> [Exercise objective] Please output the lines shown below exactly as they appear.

> [Dataset content]
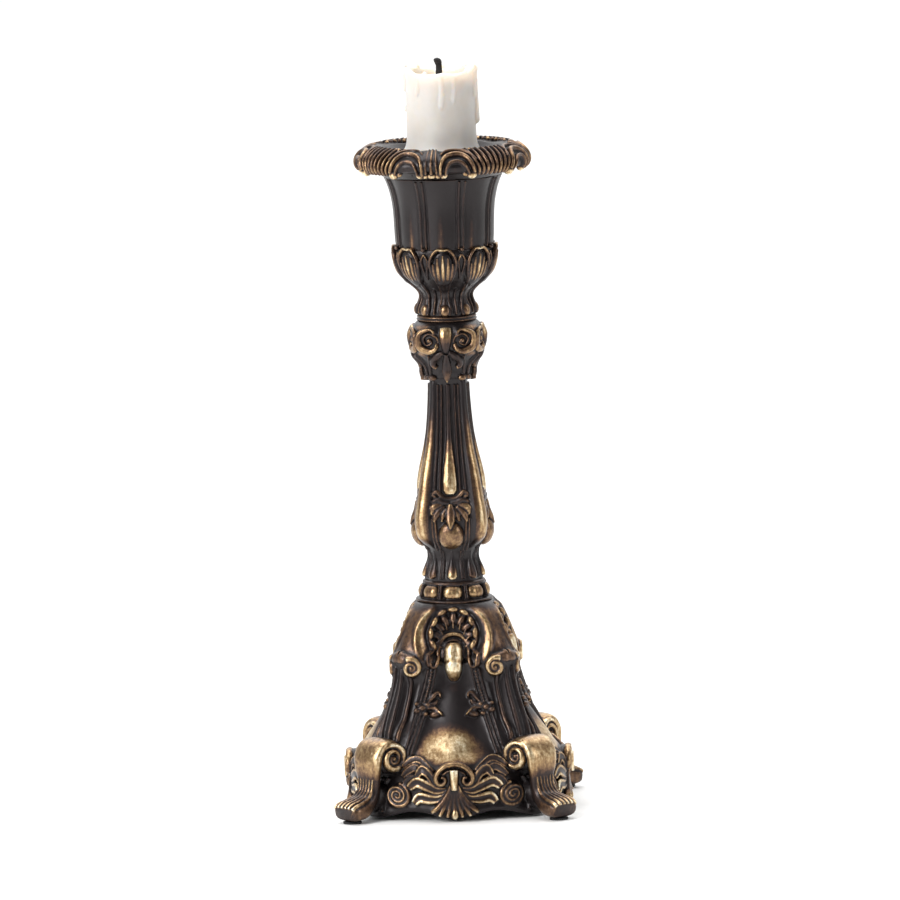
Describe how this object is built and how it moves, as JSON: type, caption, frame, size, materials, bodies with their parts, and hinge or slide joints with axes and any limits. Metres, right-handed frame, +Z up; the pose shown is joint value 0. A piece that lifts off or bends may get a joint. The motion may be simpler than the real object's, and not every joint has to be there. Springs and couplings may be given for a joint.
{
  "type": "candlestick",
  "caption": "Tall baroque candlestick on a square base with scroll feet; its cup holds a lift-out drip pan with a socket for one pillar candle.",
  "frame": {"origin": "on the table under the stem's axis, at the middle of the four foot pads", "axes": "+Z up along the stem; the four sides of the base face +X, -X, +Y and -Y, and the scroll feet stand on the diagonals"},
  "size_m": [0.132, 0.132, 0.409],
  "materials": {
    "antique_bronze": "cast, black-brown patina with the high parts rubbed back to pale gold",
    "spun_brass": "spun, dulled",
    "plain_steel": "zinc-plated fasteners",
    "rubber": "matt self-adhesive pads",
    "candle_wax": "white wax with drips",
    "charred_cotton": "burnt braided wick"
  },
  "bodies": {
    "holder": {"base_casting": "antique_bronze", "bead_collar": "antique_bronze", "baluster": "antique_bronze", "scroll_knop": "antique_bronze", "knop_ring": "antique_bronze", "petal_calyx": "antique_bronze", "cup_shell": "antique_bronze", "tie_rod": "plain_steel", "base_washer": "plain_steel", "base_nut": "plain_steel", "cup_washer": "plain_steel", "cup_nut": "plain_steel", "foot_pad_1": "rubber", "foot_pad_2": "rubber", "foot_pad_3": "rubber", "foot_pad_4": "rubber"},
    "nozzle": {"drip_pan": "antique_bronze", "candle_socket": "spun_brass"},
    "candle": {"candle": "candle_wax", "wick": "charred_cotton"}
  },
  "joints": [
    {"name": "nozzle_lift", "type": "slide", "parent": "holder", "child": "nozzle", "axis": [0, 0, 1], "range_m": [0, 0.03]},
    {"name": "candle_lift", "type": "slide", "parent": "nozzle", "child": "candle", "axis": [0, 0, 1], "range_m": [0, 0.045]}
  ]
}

> [Result of the exercise]
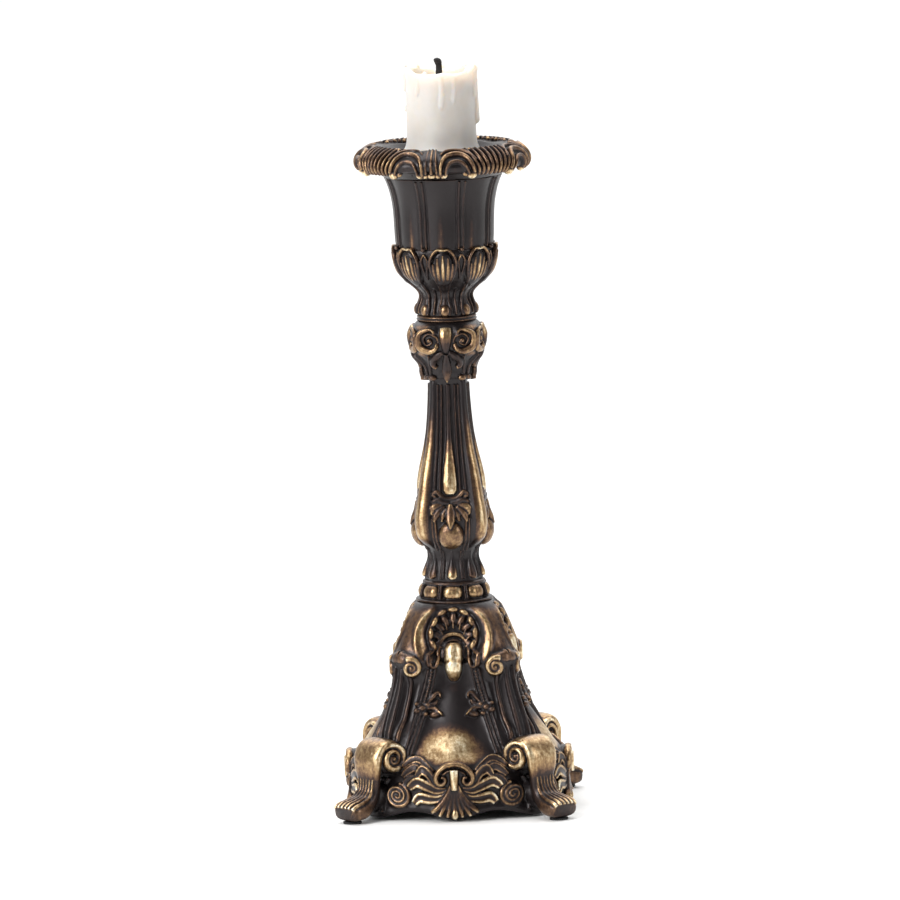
Describe how this object is built and how it moves, as JSON: type, caption, frame, size, materials, bodies with their parts, and hinge or slide joints with axes and any limits. Metres, right-handed frame, +Z up; the pose shown is joint value 0. A piece that lifts off or bends may get a joint. The motion may be simpler than the real object's, and not every joint has to be there. Springs and couplings may be given for a joint.
{
  "type": "candlestick",
  "caption": "Tall baroque candlestick on a square base with scroll feet; its cup holds a lift-out drip pan with a socket for one pillar candle.",
  "frame": {"origin": "on the table under the stem's axis, at the middle of the four foot pads", "axes": "+Z up along the stem; the four sides of the base face +X, -X, +Y and -Y, and the scroll feet stand on the diagonals"},
  "size_m": [0.132, 0.132, 0.409],
  "materials": {
    "antique_bronze": "cast, black-brown patina with the high parts rubbed back to pale gold",
    "spun_brass": "spun, dulled",
    "plain_steel": "zinc-plated fasteners",
    "rubber": "matt self-adhesive pads",
    "candle_wax": "white wax with drips",
    "charred_cotton": "burnt braided wick"
  },
  "bodies": {
    "holder": {"base_casting": "antique_bronze", "bead_collar": "antique_bronze", "baluster": "antique_bronze", "scroll_knop": "antique_bronze", "knop_ring": "antique_bronze", "petal_calyx": "antique_bronze", "cup_shell": "antique_bronze", "tie_rod": "plain_steel", "base_washer": "plain_steel", "base_nut": "plain_steel", "cup_washer": "plain_steel", "cup_nut": "plain_steel", "foot_pad_1": "rubber", "foot_pad_2": "rubber", "foot_pad_3": "rubber", "foot_pad_4": "rubber"},
    "nozzle": {"drip_pan": "antique_bronze", "candle_socket": "spun_brass"},
    "candle": {"candle": "candle_wax", "wick": "charred_cotton"}
  },
  "joints": [
    {"name": "nozzle_lift", "type": "slide", "parent": "holder", "child": "nozzle", "axis": [0, 0, 1], "range_m": [0, 0.03]},
    {"name": "candle_lift", "type": "slide", "parent": "nozzle", "child": "candle", "axis": [0, 0, 1], "range_m": [0, 0.045]}
  ]
}